Пражское путешествие гурмана - страница 16
В этой пивной о Грабале могут рассказать сотни историй, и где правда, а где уже вымысел, трудно разобрать, хотя многое он и сам успел написать в своих произведениях, например, в «Рассказах из пивной» или в «Жизни без смокинга». Для меня раньше отношение чехов к пиву и к пивной, привычка ежедневно проводить в ней почти все возможное, свободное от работы и сна время, была необъяснимым феноменом, но, читая Грабала и вспоминая прочитанного еще в детстве «Швейка» незабвенного Гашека, наверное, главного чешского писателя всех времен, я кое-что стал понимать. Вот как об этом писал Богумил Грабал:
«Я сижу в “Золотом тигре”, поигрываю картонной подставкой под пивную кружку и не могу наглядеться на эмблему, два черных тигра так и мелькают в моих пальцах, и я, как всегда, подсознательно загибаю углы счета, сначала один, затем второй, после третьего пива третий, а потом четвертый; порой, когда первое пиво приносит Богоуш, он извлекает из кармана белой куртки листок белой бумаги, на котором уже наперед загибает один уголок, а сижу я в компании, где ни сяду — там моя компания, это мой ритуал, и не только мой, но и всех тех, кто заходит сюда выпить пива: стол — это компания, которая ведет беседы. Это такие беседы за столом в пивной, во время которых человек, беседуя, восстанавливается после повседневных стрессовых ситуаций, или все просто так треплются, но и это тоже восстановление; быть может, когда тебе совсем скверно, лучшее лекарство — это банальный разговор о банальных делах и событиях. Иногда я сажусь и угрюмо молчу, и вообще до первого пива я даю ясно понять, что не желаю отвечать на какие бы то ни было вопросы, так я предвкушаю это мое первое пиво. Потому я не сразу адаптируюсь к этой деспотически шумной пивной, не сразу настраиваюсь на такое количество посетителей и разных речей: каждый хочет, чтобы то, что он произносит, было услышано; каждый в этой пивной думает — то, что он как раз произносит, заслуживает исключительного внимания, оттого-то он громко выпаливает свою банальную реплику; я гляжу на этих крикунов — и после второго пива тоже считаю то, что я говорю, страшно важным и тоже выкрикиваю нечто в тщеславной уверенности, что это должен услышать не только мой стол, но и весь мир. Так я сижу, нервно поигрывая картонными подставками под пивные кружки, я набираю их штук по десять и тасую, как колоду карт, потом высыпаю их на стол, отхлебываю пиво — и тут же опять принимаюсь играть с подставками и счетом. Я на своем месте; я не один, но в разговоры окружающих не вмешиваюсь, а только слушаю. Сколько десятков тысяч бесед я таким образом провел, сколько десятков тысяч людей прошло передо мной в этих моих пивных, скольких я, должно быть, задел своим не то чтобы разговором, но диалогом, который иногда кончался самой настоящей лекцией, причем обычно не моей, а чьей-то еще, когда все мы затихали и слушали истории, излагаемые так, что они были не просто пьяной болтовней, а, как это со знанием дела назвал Эман Фринта, рассказами из пивной».

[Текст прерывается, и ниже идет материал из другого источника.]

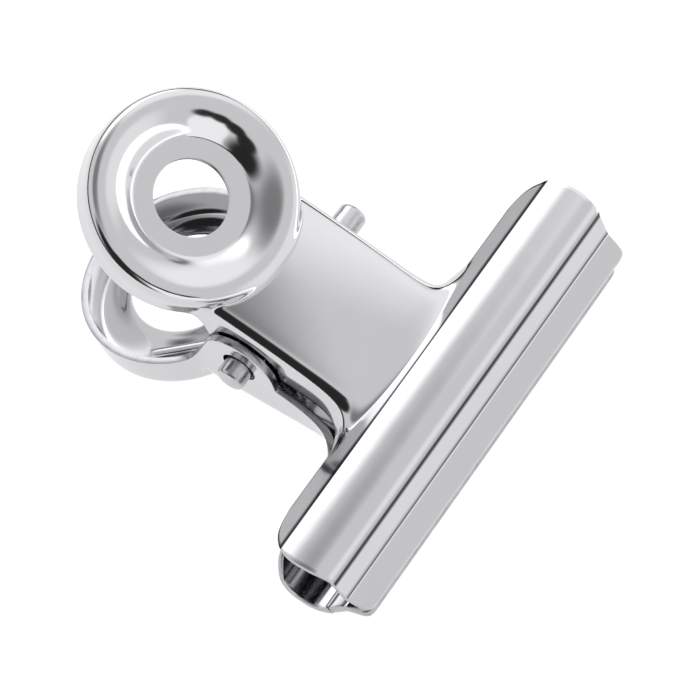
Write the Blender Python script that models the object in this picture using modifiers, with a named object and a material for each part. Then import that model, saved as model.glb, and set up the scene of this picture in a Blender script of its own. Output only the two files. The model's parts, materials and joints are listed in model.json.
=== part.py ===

Я вспомнил эти слова и мысленно согласился с Грабалом — пивная действительно была деспотически шумной. Я кое-как разминулся с официантом, несущим на распятых пальцах огромные тарелки и балансирующим между столами и такими зеваками, как я, не хуже канатоходца, и вышел на свежий воздух.
Башни на мосту вроде бы симметричны — но стоит приглядеться, как с удивлением видишь: не тут-то было. И башни несимметричны, и шпили — неодинаковы. Или вот еще — стоит на холме огромный собор, а идеальная точка зрения на него находится там, где человеку быть решительно невозможно: в воздухе над оврагом. Спрашивается — откуда и как наблюдал за постройкой архитектор? И каким зрением обладал, сумев поставить собор именно так, чтобы из-за реки — с единственного пятачка, который находишь только однажды, — он вдруг поплыл на тебя, и закружился, и заиграл ребрами, и стал царапать небо колпачками своих чернильниц — благо, что царапает небо распятьем? Не дает ответа, морочит и тянет в углы и закуты, водит за нос, покуда не вытолкнет на Злату уличку, у которой ни выхода, ни входа — а только дома, да и те за номером 13, где Кафка снимал себе угол.